RECORDS SHOWN:
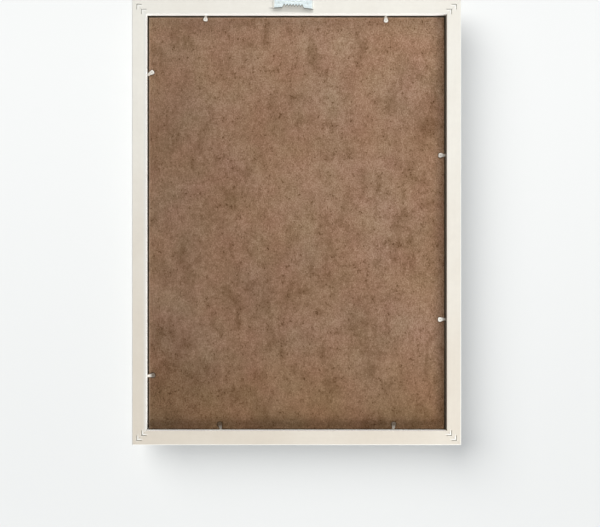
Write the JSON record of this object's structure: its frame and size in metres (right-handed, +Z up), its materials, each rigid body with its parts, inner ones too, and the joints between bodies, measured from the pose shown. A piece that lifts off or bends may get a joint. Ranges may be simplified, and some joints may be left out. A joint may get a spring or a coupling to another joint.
{
  "type": "picture frame",
  "caption": "Wall picture frame, open at the back: mitred wood rails hold glass, a blank insert and a hardboard back under bend-up steel tabs; it hangs from a sawtooth plate.",
  "frame": {"origin": "the hanging point: on the back plane of the rails, straight behind the hanger's middle notch, where the top of the wall nail bears", "axes": "+Z up the frame, +Y out of the back towards the wall, -Y out of the picture side, +X to the right as seen from the front"},
  "size_m": [0.3654, 0.0204, 0.4944],
  "materials": {
    "painted_wood": "off-white paint, satin, slightly soiled on the back",
    "glass": "clear",
    "paper": "matt, blank",
    "hardboard": "bare brown fibreboard, matt, mottled",
    "zinc_plate": "bright zinc plate",
    "nail_steel": "dull grey strip steel",
    "tab_steel": "bare tin-grey steel, satin"
  },
  "bodies": {
    "frame": {"bottom_rail": "painted_wood", "right_rail": "painted_wood", "top_rail": "painted_wood", "left_rail": "painted_wood", "glazing_sheet": "glass", "insert_sheet": "paper", "backing_board": "hardboard", "sawtooth_hanger": "zinc_plate", "corner_nails_bottom_left": "nail_steel", "corner_nails_bottom_right": "nail_steel", "corner_nails_top_right": "nail_steel", "corner_nails_top_left": "nail_steel", "tab_stem_top_left": "tab_steel", "tab_stem_top_right": "tab_steel", "tab_stem_right_upper": "tab_steel", "tab_stem_right_lower": "tab_steel", "tab_stem_bottom_right": "tab_steel", "tab_stem_bottom_left": "tab_steel", "tab_stem_left_lower": "tab_steel", "tab_stem_left_upper": "tab_steel"},
    "tab_top_left": {"tab_blade_top_left": "tab_steel"},
    "tab_top_right": {"tab_blade_top_right": "tab_steel"},
    "tab_right_upper": {"tab_blade_right_upper": "tab_steel"},
    "tab_right_lower": {"tab_blade_right_lower": "tab_steel"},
    "tab_bottom_right": {"tab_blade_bottom_right": "tab_steel"},
    "tab_bottom_left": {"tab_blade_bottom_left": "tab_steel"},
    "tab_left_lower": {"tab_blade_left_lower": "tab_steel"},
    "tab_left_upper": {"tab_blade_left_upper": "tab_steel"}
  },
  "joints": [
    {"name": "tab_bend_top_left", "type": "hinge", "parent": "frame", "child": "tab_top_left", "pos_m": [-0.10335, -0.00775, -0.01113], "axis": [1, 0, 0], "range_deg": [0, 90]},
    {"name": "tab_bend_top_right", "type": "hinge", "parent": "frame", "child": "tab_top_right", "pos_m": [0.0976, -0.00775, -0.01113], "axis": [1, 0, 0], "range_deg": [0, 90]},
    {"name": "tab_bend_right_upper", "type": "hinge", "parent": "frame", "child": "tab_right_upper", "pos_m": [0.16237, -0.00775, -0.07687], "axis": [0, 0, -1], "range_deg": [0, 90]},
    {"name": "tab_bend_right_lower", "type": "hinge", "parent": "frame", "child": "tab_right_lower", "pos_m": [0.16237, -0.00775, -0.41304], "axis": [0, 0, -1], "range_deg": [0, 90]},
    {"name": "tab_bend_bottom_right", "type": "hinge", "parent": "frame", "child": "tab_bottom_right", "pos_m": [0.08083, -0.00775, -0.47247], "axis": [-1, 0, 0], "range_deg": [0, 90]},
    {"name": "tab_bend_bottom_left", "type": "hinge", "parent": "frame", "child": "tab_bottom_left", "pos_m": [-0.11186, -0.00775, -0.47247], "axis": [-1, 0, 0], "range_deg": [0, 90]},
    {"name": "tab_bend_left_lower", "type": "hinge", "parent": "frame", "child": "tab_left_lower", "pos_m": [-0.16997, -0.00775, -0.34979], "axis": [0, 0, 1], "range_deg": [0, 90]},
    {"name": "tab_bend_left_upper", "type": "hinge", "parent": "frame", "child": "tab_left_upper", "pos_m": [-0.16997, -0.00775, -0.16687], "axis": [0, 0, 1], "range_deg": [0, 90]}
  ]
}
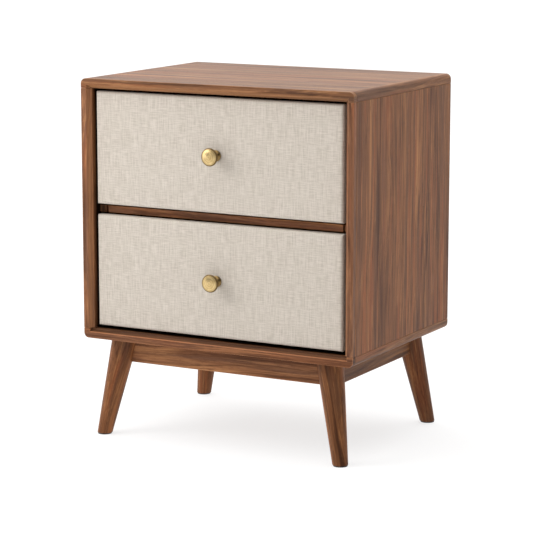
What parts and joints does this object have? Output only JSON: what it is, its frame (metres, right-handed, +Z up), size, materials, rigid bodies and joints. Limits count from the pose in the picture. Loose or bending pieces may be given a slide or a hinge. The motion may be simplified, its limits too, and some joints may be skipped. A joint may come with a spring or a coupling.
{
  "type": "nightstand with drawers",
  "caption": "Bedside cabinet with linen-covered drawer fronts and round brass knobs, in a case with rounded corners on a low frame of splayed, tapered round legs.",
  "frame": {"origin": "on the floor, under the middle of the whole object's box, knobs included", "axes": "+X to the object's right as seen from the front, +Y to the back, +Z up; the drawers open along -Y"},
  "size_m": [0.48, 0.365, 0.574],
  "materials": {
    "walnut_veneer": "satin lacquer over walnut veneer, grain running round the case",
    "solid_walnut": "satin lacquer over solid walnut",
    "back_board": "thin walnut-faced board, matt lacquer",
    "front_core": "raw plywood",
    "linen": "slub linen cloth, stretched and glued over the front board",
    "drawer_wood": "clear matt lacquer over birch plywood",
    "drawer_bottom_board": "thin birch plywood, clear matt lacquer",
    "brass": "satin turned brass",
    "screw_steel": "zinc-plated steel",
    "slide_steel": "zinc-plated pressed steel",
    "foot_plastic": "dark nylon"
  },
  "bodies": {
    "case": {"top_panel": "walnut_veneer", "bottom_panel": "walnut_veneer", "left_side_panel": "walnut_veneer", "right_side_panel": "walnut_veneer", "back_panel": "back_board", "top_left_corner_strip": "solid_walnut", "top_right_corner_strip": "solid_walnut", "bottom_left_corner_strip": "solid_walnut", "bottom_right_corner_strip": "solid_walnut", "top_front_lipping": "solid_walnut", "right_front_lipping": "solid_walnut", "bottom_front_lipping": "solid_walnut", "left_front_lipping": "solid_walnut", "drawer_divider_rail": "solid_walnut", "left_divider_block": "solid_walnut", "right_divider_block": "solid_walnut", "front_left_leg": "solid_walnut", "front_right_leg": "solid_walnut", "back_left_leg": "solid_walnut", "back_right_leg": "solid_walnut", "front_left_foot_glide": "foot_plastic", "front_right_foot_glide": "foot_plastic", "back_left_foot_glide": "foot_plastic", "back_right_foot_glide": "foot_plastic", "front_apron": "solid_walnut", "back_apron": "solid_walnut", "left_apron": "solid_walnut", "right_apron": "solid_walnut", "upper_left_slide_case_member": "slide_steel", "upper_right_slide_case_member": "slide_steel", "lower_left_slide_case_member": "slide_steel", "lower_right_slide_case_member": "slide_steel"},
    "upper_drawer": {"upper_drawer_front_board": "front_core", "upper_drawer_linen_cover": "linen", "upper_drawer_knob": "brass", "upper_drawer_knob_screw": "screw_steel", "upper_drawer_box_front": "drawer_wood", "upper_drawer_left_side": "drawer_wood", "upper_drawer_right_side": "drawer_wood", "upper_drawer_box_back": "drawer_wood", "upper_drawer_bottom": "drawer_bottom_board", "upper_left_slide_drawer_member": "slide_steel", "upper_right_slide_drawer_member": "slide_steel"},
    "lower_drawer": {"lower_drawer_front_board": "front_core", "lower_drawer_linen_cover": "linen", "lower_drawer_knob": "brass", "lower_drawer_knob_screw": "screw_steel", "lower_drawer_box_front": "drawer_wood", "lower_drawer_left_side": "drawer_wood", "lower_drawer_right_side": "drawer_wood", "lower_drawer_box_back": "drawer_wood", "lower_drawer_bottom": "drawer_bottom_board", "lower_left_slide_drawer_member": "slide_steel", "lower_right_slide_drawer_member": "slide_steel"},
    "upper_runners": {"upper_left_slide_middle_member": "slide_steel", "upper_right_slide_middle_member": "slide_steel"},
    "lower_runners": {"lower_left_slide_middle_member": "slide_steel", "lower_right_slide_middle_member": "slide_steel"}
  },
  "joints": [
    {"name": "upper_drawer_slide", "type": "slide", "parent": "case", "child": "upper_drawer", "axis": [0, -1, 0], "range_m": [0, 0.28]},
    {"name": "upper_runner_slide", "type": "slide", "parent": "case", "child": "upper_runners", "axis": [0, -1, 0], "range_m": [0, 0.14]},
    {"name": "lower_drawer_slide", "type": "slide", "parent": "case", "child": "lower_drawer", "axis": [0, -1, 0], "range_m": [0, 0.28]},
    {"name": "lower_runner_slide", "type": "slide", "parent": "case", "child": "lower_runners", "axis": [0, -1, 0], "range_m": [0, 0.14]}
  ],
  "couplings": [
    {"joint": "upper_runner_slide", "follows": "upper_drawer_slide", "ratio": 0.5},
    {"joint": "lower_runner_slide", "follows": "lower_drawer_slide", "ratio": 0.5}
  ]
}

EXERCISE DIRECTIONS:
Copy every line of the listing that includes the string "pose".

EXERCISE RESULT:
Write the JSON record of this object's structure: its frame and size in metres (right-handed, +Z up), its materials, each rigid body with its parts, inner ones too, and the joints between bodies, measured from the pose shown. A piece that lifts off or bends may get a joint. Ranges may be simplified, and some joints may be left out. A joint may get a spring or a coupling to another joint.
What parts and joints does this object have? Output only JSON: what it is, its frame (metres, right-handed, +Z up), size, materials, rigid bodies and joints. Limits count from the pose in the picture. Loose or bending pieces may be given a slide or a hinge. The motion may be simplified, its limits too, and some joints may be skipped. A joint may come with a spring or a coupling.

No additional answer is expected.